10. The Supreme Court in the case of Kali Ram Vs. State of H.P., (1973) 2 SCC 808 has observed as under:
"25. Another golden thread which runs through the web of the administration of justice in criminal cases is that if two views are possible on the evidence adduced in the case, one pointing to the guilt of the accused and other to his innocence, the view which is favourable to the accused should be adopted. This principle has a special relevance in cases wherein the guilt of the accused is sought is to established by circumstantial evidence."

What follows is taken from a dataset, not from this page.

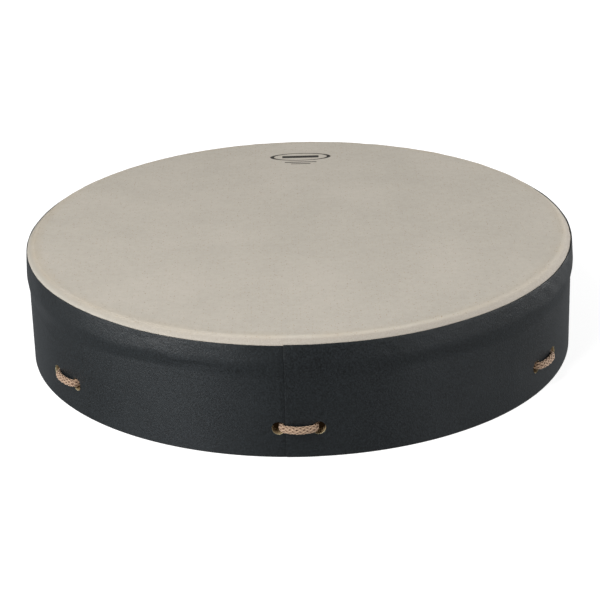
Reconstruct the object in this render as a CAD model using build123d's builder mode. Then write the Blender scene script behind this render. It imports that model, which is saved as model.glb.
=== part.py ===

11. The Supreme Court again examined in State of Odisha v. Banabihari Mohapatra & Ors, (2021) 15 SCC 268 the effect of the probability of two views in cases of appeal against acquittal and held that if two views are possible on the evidence adduced in the case, one pointing to the guilt of the accused, and the other to his innocence, the view which is favourable to the accused should be adopted.
12. The Supreme Court in Sujit Biswas v. State of Assam, (2013) 12 SCC 406 has reiterated the position that suspicion, however strong, cannot replace proof. An accused is presumed to be innocent unless proven guilty beyond a reasonable doubt.
13. In the background of the law discussed herein above, we will examine the trial court's findings and evidence adduced during the trial by the witnesses to test the legality and validity of the impugned order.
14. We have heard learned counsel for the appellant and perused the material on record. We find that the counsel for the appellant is unable to demonstrate any perversity in the findings of acquittal of respondent no.2, recorded by the trial court. Hence the above noted appeal is devoid of merit and deserves to be dismissed.
15. The appeal is accordingly, dismissed.